Being it's not pressurized when not running, do you think it would be a clean simple job at the dock? I was only worried about oil draining out at the bottom once I remove it. I guess I could tend to it when I change the oil and the engine is empty if this is an issue.
It's a normal rust spot for us salt boats. Usually it comes from a very slow drip out of the heat exchanger endcaps. Mine was like that. I took it off, sanded it clean and repainted it and put it back on, after I replaced my heat exchanger end cap gaskets. Oil will not run out if you remove it.
I have seen that tube removed during a turbo seal test by a Cummins mechanic. There will be a small amount of left over oil but most drains back after shut off.
Like they said, straight forward. It’s time to change those hoses at the ends anyway
Can you estimate how many hours these engines can give us when properly maintained and run? What are the max hours you guys have seen on them and how often you push them over 2300RPM?
I’m going to respond in reverse. The 6CTA cruise RPM is 2200. You shouldn’t run them over that unless you’re doing a WOT test because really you’re just wasting fuel at that point as you have diminishing returns. If you look at the Cummins answer it is the the engine can be ran at WOT 1 hour every 8 hours but I think most members here do it much less. Personally, I run my engines up to WOT every 60 days or so but only for a minute just to make sure all is well.
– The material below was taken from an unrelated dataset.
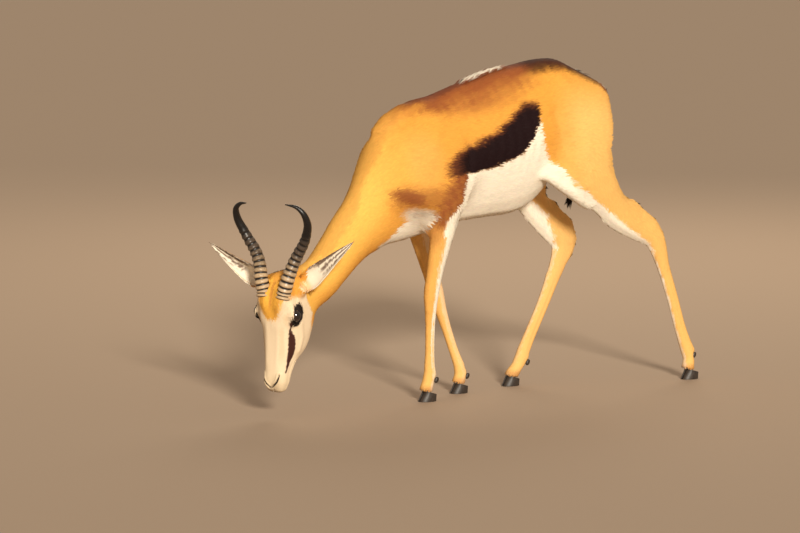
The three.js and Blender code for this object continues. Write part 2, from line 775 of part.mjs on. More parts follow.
// Lid around an eye: an almond of tube on the ball, its corners towards the nose and the ear
const LID = { along: 0.98, across: 0.74, thick: 2.6, steps: 16, sides: 5 };
function lid(centre, s) {
  const gaze = headWay(0.06, s * 0.88, 0.46).normalize();
  const along = UP_FACE.clone().addScaledVector(gaze, -UP_FACE.dot(gaze)).normalize();
  const across = V(0, 0, 0).crossVectors(gaze, along);
  const points = [];
  const index = [];
  for (let i = 0; i < LID.steps; i += 1) {
    const turn = (i / LID.steps) * 2 * Math.PI;
    const side = along.clone().multiplyScalar(Math.cos(turn)).addScaledVector(across, Math.sin(turn));
    const open = Math.hypot(Math.cos(turn) * LID.along, Math.sin(turn) * LID.across);
    const spoke = gaze.clone().multiplyScalar(Math.cos(open)).addScaledVector(side, Math.sin(open));
    const back = side.clone().multiplyScalar(Math.cos(open)).addScaledVector(gaze, -Math.sin(open));
    for (let k = 0; k < LID.sides; k += 1) {
      const angle = (k / LID.sides) * 2 * Math.PI;
      points.push(centre.clone()
        .addScaledVector(spoke, EYE.radius + 0.4 + Math.cos(angle) * LID.thick)
        .addScaledVector(back, 2.2 + Math.sin(angle) * LID.thick * 1.5));
      const next = (k + 1) % LID.sides;
      const a = i * LID.sides;
      const b = ((i + 1) % LID.steps) * LID.sides;
      index.push(a + k, b + next, a + next, a + k, b + k, b + next);
    }
  }
  return solid(points, index);
}

// Nostril: a slit that curls from the side of the nose down to its middle
const NOSTRIL = [
  [31, 17, 1.3, 1.3],
  [25, 16, 2.4, 2.6],
  [18, 12.5, 2.4, 2.4],
  [12, 8, 1.6, 1.5],
  [8, 3, 1, 1],
];
const nostril = (s) => tube(NOSTRIL.map(([u, v, a, b]) => [onFace(u, s * v, 0.4), a + 1.6, b]), OUT, 6);

// Mouth: a line from under the nose to its corner, with a lip along each side
const MOUTH = [[3, -22], [10, -25], [20, -27], [32, -30], [44, -35], [55, -41], [62, -46]];
const lipRows = (s, shift, sink, a, b) => MOUTH.map(([u, q], i) => {
  const taper = i === MOUTH.length - 1 ? 0.5 : 1;
  return [onSide(u + shift * 0.35, q + shift, s, sink), a * taper, b * taper];
});

function ball(centre, radius, wide = 16, high = 12) {
  return toSolid(new THREE.SphereGeometry(radius, wide, high).translate(centre.x, centre.y, centre.z));
}

for (const s of [1, -1]) {
  const name = s > 0 ? "left" : "right";
  const eyeCentre = headPoint(EYE.u, s * EYE.v, EYE.q);
  headSolid = headSolid.add(lid(eyeCentre, s));
  headSolid = headSolid.subtract(ball(eyeCentre, EYE.radius + GAP, 12, 9));
  for (const shift of [4.2, -4.2]) {
    headSolid = headSolid.add(tube(lipRows(s, shift, 1.6, 2.6, 3.4), UP_FACE, 6));
  }
  const groove = lipRows(s, 0, -0.5, 3.4, 0.9);
  headSolid = headSolid.subtract(tube(groove, ACROSS, 6));
  headSolid = headSolid.subtract(nostril(s));
  keep(`eye_${name}`, ball(eyeCentre, EYE.radius, 12, 9), "eye");
  const cut = hornWays[s];
  const horn = hornBody(s);
  keep(`horn_${name}`, trim(horn, cut, -1), "horn");
  headSolid = headSolid.subtract(plug(cut, 16, 19.5));
  headSolid = headSolid.subtract(trim(hornBody(s, 0.5), cut, -1));
  const { body, base, way } = earBody(s);
  const earCut = { at: base.clone().addScaledVector(way, 2), to: way };
  keep(`ear_${name}`, trim(body, earCut, -1), "tan");
  headSolid = headSolid.subtract(plug(earCut, 30, 17));
}
keep("head", headSolid, "white");

// A round block standing on a cut, to make a flat there
function plug(cut, length, radius) {
  const geometry = new THREE.CylinderGeometry(radius, radius, length, 20);
  geometry.rotateX(Math.PI / 2);
  const across = Math.abs(cut.to.y) < 0.9 ? Y : X;
  const a = V(0, 0, 0).crossVectors(across, cut.to).normalize();
  const b = V(0, 0, 0).crossVectors(cut.to, a);
  const at = cut.at.clone().addScaledVector(cut.to, length / 2 - GAP / 2);
  return toSolid(geometry.applyMatrix4(new THREE.Matrix4().makeBasis(a, b, cut.to).setPosition(at)));
}

// Legs and hooves
const HOOF = { long: 47, wide: 16, front: 30, back: 16, slope: 0.62 };

function clawRings(leg, e) {
  const sides = 10;
  const rings = [];
  for (const level of [0, 0.3, 1]) {
    const ring = [];
    for (let k = 0; k < sides; k += 1) {
      const angle = (k / sides) * 2 * Math.PI;
      const along = Math.cos(angle);
      const across = Math.sin(angle);
      const toe = clamp(along, 0, 1);
      const lateral = across > 0 ? 2 + (HOOF.wide - 1) * across ** 0.8 * (1 - 0.35 * toe) : 2 + 0.8 * toe;
      const t0 = (along * HOOF.long) / 2;
      const height = HOOF.back + ((t0 + HOOF.long / 2) / HOOF.long) * (HOOF.front - HOOF.back);
      const z = level * height;
      const lean = toe * z * HOOF.slope + (1 - toe) * z * 0.12;
      ring.push(V(leg.foot.x - (t0 - lean), leg.foot.y + e * lateral * (1 - 0.08 * level), z));
    }
    rings.push(ring);
  }
  return rings;
}

for (const leg of LEGS) {
  const centres = leg.stations.map((s) => s[0]);
  const fore = leg.upper === "fore";
  const top = fore
    ? centres[0].clone().lerp(centres[1], -0.35)
    : V(centres[0].x + 46, leg.side * 64, centres[0].z + 92);
  const thigh = V(centres[0].x + 34, leg.side * 78, centres[0].z + 34);
  const path = fore
    ? [top, ...centres.slice(1)]
    : [top, thigh, centres[1].clone().add(V(18, 0, -4)), ...centres.slice(2)];
  const spine = walk(path.slice(0, -1), 23);
  const field = (p) => Math.max(
    flesh(p),
    fore ? p.z - ELBOW_CUT.height - OVERRUN : -beyond(p, GROIN_CUT) - OVERRUN,
    fore && p.z > ELBOW_CUT.low ? ELBOW_CUT.inside - 6 - leg.side * p.y : 4 - leg.side * p.y,
  );
  let whole = wrap(field, spine, 12, X, { roundEnd: 1, most: 150 });
  if (fore) {
    whole = trim(whole, { at: V(0, 0, ELBOW_CUT.height), to: Z }, 1, GAP);
    const inner = ELBOW_CUT.inside + GAP;
    const { front, back, low, height } = ELBOW_CUT;
    whole = whole.subtract(block(V(front - SPREAD, -inner, low), V(back + SPREAD, inner, height)));
    whole = whole.subtract(block(V(front - SPREAD, -SPREAD, low), V(front + GAP, SPREAD, height)));
    whole = whole.subtract(block(V(back - GAP, -SPREAD, low), V(back + SPREAD, SPREAD, height)));
  } else {
    whole = trim(whole, GROIN_CUT, -1);
  }
  const along = (at) => {
    let best = 0;
    spine.forEach((p, i) => {
      if (p.distanceTo(at) < spine[best].distanceTo(at)) {
        best = i;
      }
    });
    const a = spine[Math.max(0, best - 1)];
    const b = spine[Math.min(spine.length - 1, best + 1)];
    return { at, to: b.clone().sub(a).normalize() };
  };
  const jointCut = along(leg.joint);
  const fetlockCut = along(leg.fetlock);
  const tilt = (HOOF.front - HOOF.back) / HOOF.long;
  const coronet = { at: V(leg.foot.x, 0, (HOOF.front + HOOF.back) / 2), to: V(-tilt, 0, -1).normalize() };
  const upper = trim(whole, jointCut);
  const cannon = trim(trim(whole, jointCut, -1), fetlockCut);
  let pastern = trim(trim(whole, fetlockCut, -1), coronet, 1, 0);
  for (const e of [-1, 1]) {
    const place = e === leg.side ? "outer" : "inner";
    const spur = leg.stations[leg.stations.length - 4][0].clone().add(V(13.5, e * 8.5, -10));
    const size = V(6, 4, 8.5);
    pastern = pastern.subtract(toSolid(new THREE.SphereGeometry(1, 8, 5)
      .scale(size.x + GAP, size.y + GAP, size.z + GAP).rotateY(0.5).translate(spur.x, spur.y, spur.z)));
    keep(`${leg.name}_dewclaw_${place}`, toSolid(new THREE.SphereGeometry(1, 8, 5)
      .scale(size.x, size.y, size.z).rotateY(0.5).translate(spur.x, spur.y, spur.z)), "hoof");
    const claw = loft(clawRings(leg, e));
    keep(`${leg.name}_hoof_${place}`, trim(claw, coronet, -1, GAP), "hoof");
  }
  keep(`${leg.name}_upper`, upper, "tan");
  keep(`${leg.name}_cannon`, cannon, "tan");
  keep(`${leg.name}_pastern`, pastern, "white");
}

// Tail
const TAIL = [
  [V(516, 0, 703), 13],
  [V(530, 2, 694), 12.5],
  [V(537, 8, 668), 10],
  [V(540, 18, 632), 8],
  [V(540, 38, 588), 6.5],
  [V(538, 66, 534), 5.5],
  [V(535, 92, 488), 7],
  [V(532, 112, 452), 6],
  [V(530, 122, 432), 2.5],
];
const tailCurve = new THREE.CatmullRomCurve3(TAIL.map((t) => t[0]), false, "centripetal");
const tailRings = [];
for (let i = 0; i <= 24; i += 1) {
  const t = i / 24;
  const row = t * (TAIL.length - 1);
  const j = Math.min(TAIL.length - 2, Math.floor(row));
  const radius = mix(TAIL[j][1], TAIL[j + 1][1], row - j);
  const centre = tailCurve.getPoint(t);
  const tangent = tailCurve.getTangent(t);
  const deep = X.clone().addScaledVector(tangent, -X.dot(tangent)).normalize();
  const wide = V(0, 0, 0).crossVectors(tangent, deep);
  tailRings.push(Array.from({ length: 10 }, (_, k) => {
    const angle = (k / 10) * 2 * Math.PI;
    return onRing(centre, deep, wide, angle, radius * 0.8, radius);
  }));
}
let tail = trim(loft(tailRings), TAIL_CUT, -1);

// Tuft: flat tapered locks that overlap along the last third of the tail
const TUFT = { locks: 8, from: 0.64, to: 0.94, long: 76, wide: 6.5, thick: 1.8 };
for (let i = 0; i < TUFT.locks; i += 1) {
  const t = mix(TUFT.from, TUFT.to, i / (TUFT.locks - 1));
  const start = tailCurve.getPoint(t);
  const along = tailCurve.getTangent(t);
  const turn = i * 2.4;
  const side = V(Math.cos(turn), 0.6 * Math.sin(turn), 0.8 * Math.sin(turn)).normalize();
  const face = V(0, 0, 0).crossVectors(along, side).normalize();
  const long = TUFT.long * (0.8 + 0.2 * Math.sin(i * 1.7));
  const rows = [0, 0.3, 0.65, 1].map((f) => {
    const centre = start.clone().addScaledVector(along, long * f * 0.82)
      .addScaledVector(side, 2.5 + 7 * f * (1 - 0.4 * f))
      .addScaledVector(Z, -18 * f * f);
    const width = f === 1 ? 0.5 : TUFT.wide * (1 - 0.35 * f);
    return [centre, width, f === 1 ? 0.4 : TUFT.thick];
  });
  tail = tail.add(tube(rows, face.cross(along), 6));
}
keep("tail", tail, "white");

// Place everything about the middle of its footprint, on the floor
const made = pieces.map(({ name, body, material }) => {
  const mesh = body.getMesh();
  const geometry = new THREE.BufferGeometry();
  geometry.setAttribute("position", new THREE.Float32BufferAttribute(mesh.vertProperties, 3));
  geometry.setIndex(new THREE.BufferAttribute(Uint32Array.from(mesh.triVerts), 1));
  return { name, geometry, material };
});
const bounds = new THREE.Box3();
for (const { geometry } of made) {
  geometry.computeBoundingBox();
  bounds.union(geometry.boundingBox);
}
const middle = bounds.getCenter(V(0, 0, 0));
for (const { name, geometry, material } of made) {
  geometry.translate(-middle.x, -middle.y, -bounds.min.z);
  geometry.computeVertexNormals();
  const [color, roughness] = MATERIALS[material];
  const mesh = new THREE.Mesh(geometry, new THREE.MeshStandardMaterial({ color, roughness, metalness: 0 }));
  mesh.name = name;
  root.add(mesh);
}

export default root;
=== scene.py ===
# %% [markdown]
# # A springbok that drinks
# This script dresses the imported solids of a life-size springbok. The solids give the shape and the size,
# and stay where they are. Here one smooth skin takes the place of all the parts of flesh, short hair is
# laid on it, and the horns, hooves and eyes get their finish. Every cell makes one thing, and many of them
# print what they made.

import json
import math

import bmesh
import bpy
import numpy as np
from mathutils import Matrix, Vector

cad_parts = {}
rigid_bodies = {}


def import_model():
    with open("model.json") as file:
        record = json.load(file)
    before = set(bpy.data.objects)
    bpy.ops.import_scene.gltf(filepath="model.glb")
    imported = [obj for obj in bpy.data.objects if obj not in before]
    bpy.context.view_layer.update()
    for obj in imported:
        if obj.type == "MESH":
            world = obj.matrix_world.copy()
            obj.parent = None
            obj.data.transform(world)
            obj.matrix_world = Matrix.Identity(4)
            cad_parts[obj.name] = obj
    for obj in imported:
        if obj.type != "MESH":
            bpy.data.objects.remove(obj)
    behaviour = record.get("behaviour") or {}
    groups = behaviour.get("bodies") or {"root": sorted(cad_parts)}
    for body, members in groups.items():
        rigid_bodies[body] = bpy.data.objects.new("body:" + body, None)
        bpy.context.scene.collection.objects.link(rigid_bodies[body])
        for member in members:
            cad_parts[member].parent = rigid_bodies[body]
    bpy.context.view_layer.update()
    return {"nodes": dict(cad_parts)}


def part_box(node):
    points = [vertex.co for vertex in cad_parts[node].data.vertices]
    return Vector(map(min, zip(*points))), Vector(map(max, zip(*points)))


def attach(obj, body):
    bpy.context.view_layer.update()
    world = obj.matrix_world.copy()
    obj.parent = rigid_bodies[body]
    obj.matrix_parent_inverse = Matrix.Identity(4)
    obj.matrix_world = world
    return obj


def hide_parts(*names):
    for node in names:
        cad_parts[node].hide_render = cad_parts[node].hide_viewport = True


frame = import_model()
chance = np.random.default_rng(11)
print("solids:", len(frame["nodes"]))

# %% [markdown]
# ## One measure for the whole animal
# The frame is in metres about the middle of the animal. A modeller would rather measure from a foot, so
# places below are in millimetres from the left forefoot: x to the rear, y to the animal's right, z up. The
# low corner of the outer claw of that foot is known in both measures, and it ties them together.

# %% Measures
CLAW_CORNER = np.array([-27.5, -36.41, 0.0])
claw_low = np.array(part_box("foreleg_left_hoof_outer")[0])
SHIFT = claw_low * 1000 - CLAW_CORNER


def metres(places):
    """Places in the animal's own millimetres, as metres in the frame."""
    return (np.asarray(places, float) + SHIFT) / 1000


def millimetres(points):
    return np.asarray(points, float) * 1000 - SHIFT


def unit(v):
    v = np.asarray(v, float)
    return v / np.maximum(np.linalg.norm(v, axis=-1, keepdims=True), 1e-9)


def ramp(x, start, end):
    """0 before start, 1 after end, smooth between."""
    t = np.clip((x - start) / (end - start), 0, 1)
    return t * t * (3 - 2 * t)


def mix(a, b, t):
    return a + (b - a) * t


print("shift of the measure, mm:", SHIFT.round(2))

# %% [markdown]
# The head has its own directions: up the face from the nose to the poll, across to the animal's left, and
# out of the face. A place on the head is easier to name by these three than by x, y and z.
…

As far as hours: I’ve seen 13k hours but there are examples of 20k hours on the blocks. It’s my opinion the more hours in a recreational setting then better. Diesels just don’t like to sit and that’s where the problem starts so unlike a gas engine hours are not a percentage of use of the engine. If you find a well maintained 3k hour boat then buy it you will be replacing things like the ac well before worrying about a block.